Most museums are trying to avoid the difficult and sensitive job of deaccession by limiting their donations to things that really fit their theme.
“I’ll often get people who ask if I want things, but I have to turn them down if I already have six Singer sewing machines dating between the 1870s and 1910,” said Jaros.
Solutions to getting museums’ hidden treasures on display vary. Many, of course, come down to money. Exhibit space needs to be built, or money needs to be spent to restore items. When donations come in, the items may appear.
One solution the Elmhurst Historical Museum uses is to supplement visiting exhibits with items from its own collection. For instance, it recently hosted an exhibit about historical baseball architecture and was able to use some baseball items it had that had not been displayed before because the museum had too few items to make an entire exhibit.
“It made us able to explore a topic we would usually never be able to,” said Gutenkauf.
Some museums use reproductions of some of their items, which doesn’t actually get the real thing out on display but does give visitors an idea of what the original was like. It’s a controversial topic in the museum field, however, lining up people who don’t believe in using reproductions opposite those who do.
“We try to balance it as much as possible,” said Lazenby.
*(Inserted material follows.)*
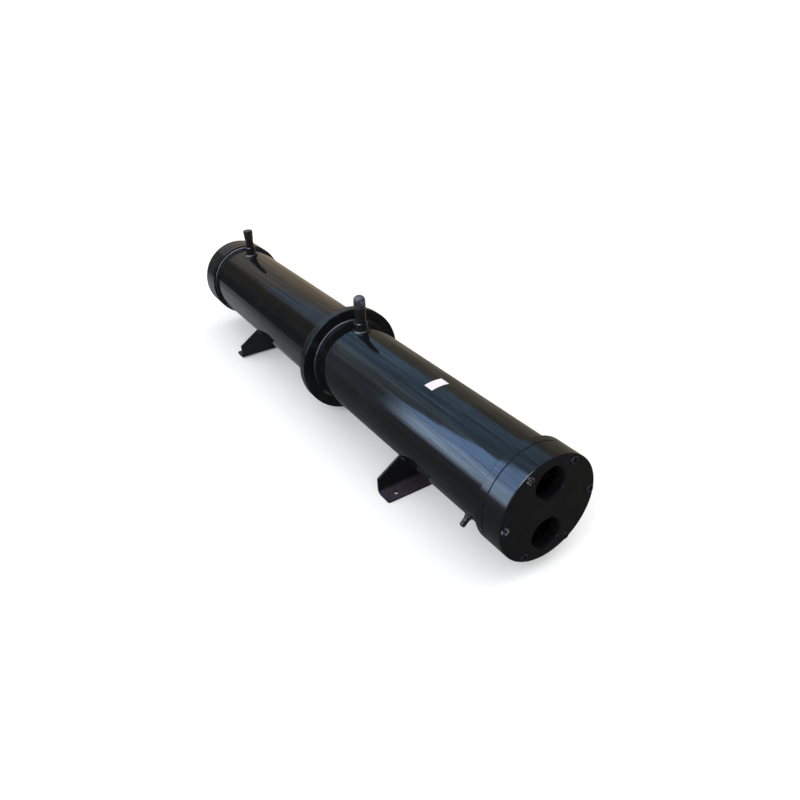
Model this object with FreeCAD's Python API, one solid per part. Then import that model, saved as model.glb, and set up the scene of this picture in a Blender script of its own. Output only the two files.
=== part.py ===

So people can see and touch items, Cantigny may exhibit a reproduction World War I uniform or put a reproduction of a belt into the mud wall of a World War I trench.
“People can touch that,” he said.
Museums rotate many items in and out of their exhibits.
“We try to keep changing the items in the exhibits,” said Jenco. “It’s not healthy for an object to be on display for a length of time anyway, and that way, we can get different things out.”
This helps to preserve the items.
“The whole idea of a museum is to educate,” said Jaros, “but before we can educate, we have to preserve.”